Theoretical Astrophysics

Theoretical astrophysics research at the CRA is focused on:

Planetary Dynamics: So far, thousands of planets beyond the Solar System (exoplanets) have been detected, and a large number of them show drastically different properties from those in our own Solar System. This challenges our classical understanding of planetary formation and habitability. At the CRA, we study the dynamical interactions of planetary systems, which can explain many of the observed puzzles and to explain the formation mechanisms of the planets. Meanwhile, the dynamical evolution of the planets provide important constraints on planetary habitability.

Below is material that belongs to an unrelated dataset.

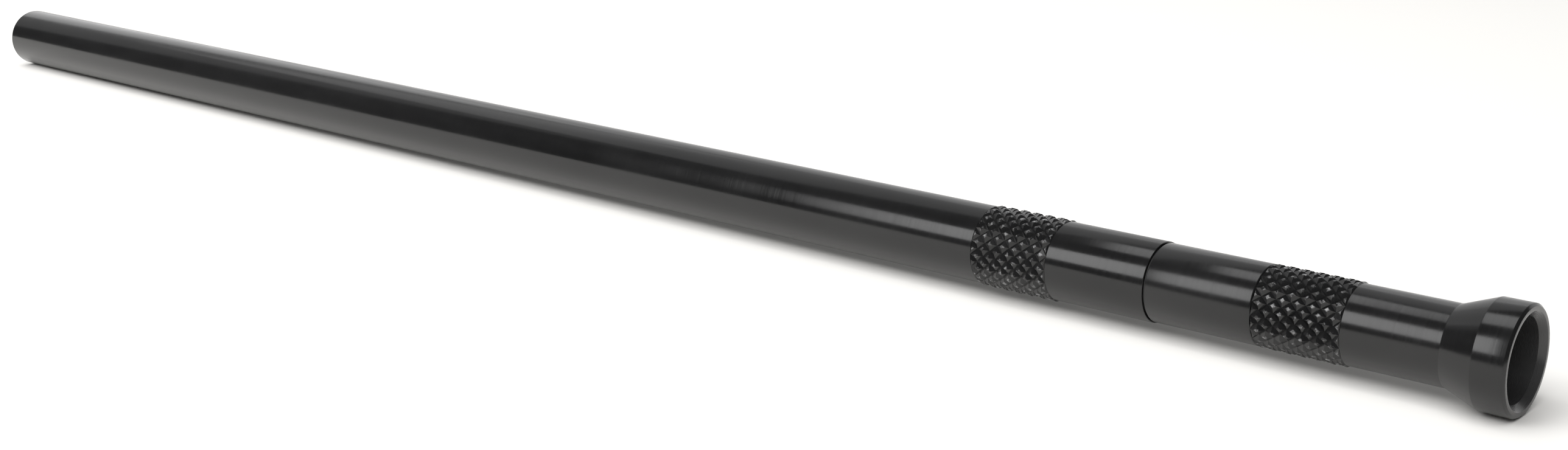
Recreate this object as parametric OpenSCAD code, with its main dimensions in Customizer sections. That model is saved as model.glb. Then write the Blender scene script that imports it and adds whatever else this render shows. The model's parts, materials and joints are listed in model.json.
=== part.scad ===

Cosmology and Galaxy Evolution: The field of cosmology studies the universe in its entirety.  The evolution of galaxies and their central black holes are particularly useful to understand both the relevant cosmological and galactic processes that shape galaxies over billions of years.  The length scales involved in these processes can range from an atomic level, when studying atomic and molecular transitions that are important in star forming gas clouds, to the cosmological scale, where tidal forces from distant galaxies create the initial rotation of a galaxy.

Black holes and neutron stars: Black holes and neutron stars are the most compact objects in the universe, where matter is packed to very high densities under the relentless force of gravity. They are ideal tools to study gravity at its most extreme as well as a variety of physical processes that often accompany them, such as accretion of gas and energetic interactions with their environment.